Take an overly simple set of rules for a float:

float = <digit>*.?<digit>*  translation (0 or more digits, 0 or 1 radix point, 0 or more digits)

point this at '3.14159' and you get multiple matches.  (3, 3.,3.1,3.14....).  How do you resolve this?  Of course you add another rule, you always choose the longest match.

With just a simple change I can add a second rule building off of this one:

complex = <float><+|-><float><i> | <float><i> | <float> translation (a+bi or ai or a)

You can add ai+b if you want, no problem (I wouldn't).  Again, with the selection of the longest match there is no ambiguity.

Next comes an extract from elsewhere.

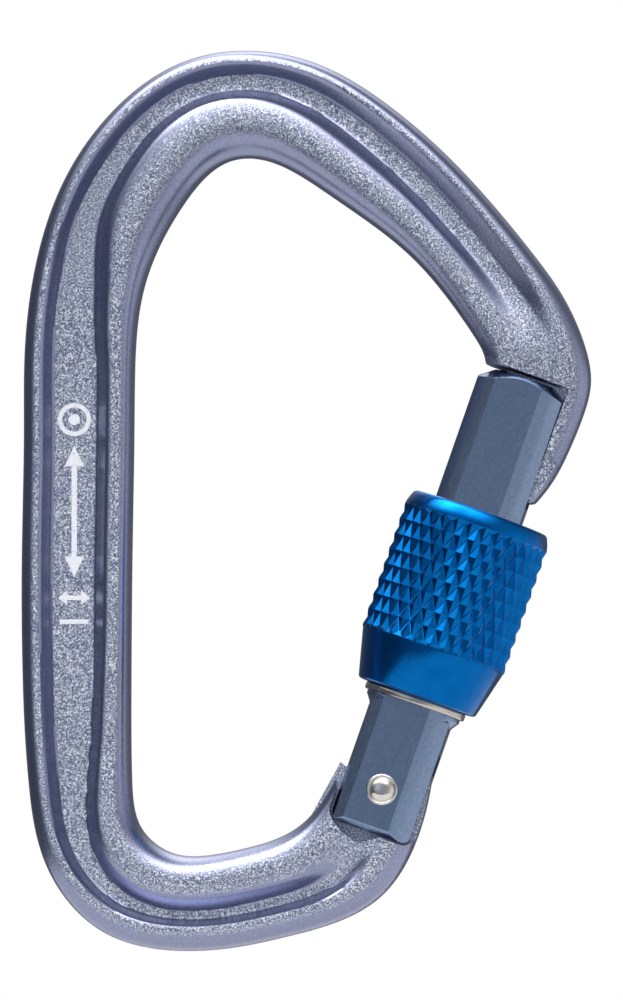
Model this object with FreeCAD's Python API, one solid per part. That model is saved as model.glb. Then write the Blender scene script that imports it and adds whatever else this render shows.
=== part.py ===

This is all interesting, but really misses the crux of my argument.  Regardless of what is being matched, ie. let's be truly context free and forget about numbers and +/- and all that:  if 'x' is a match then any string that starts with 'x' must be a match.   If your "simple greedy algorithm" is returning a zero-length match when a match of length 1 demonstrably exists, the algorithm is wrong.  If '2' is a match, '2+2' must also be a match of at least length one, that is the very definition of greedy.  This is not a matter of opinion it is a matter of fact.  You could argue that '2' should not be a match, that is opinion.   You could argue that nobody cares, also opinion and one I share even if it saddens me a little.  But I can not see how a "simple greedy algorithm" can be deemed correct when it fails to return the longest match.

Does anyone want to clarify how Error In impacting a scan using or ignoring a default value is the "same issue" as a disagreement over how complex numbers should be parsed?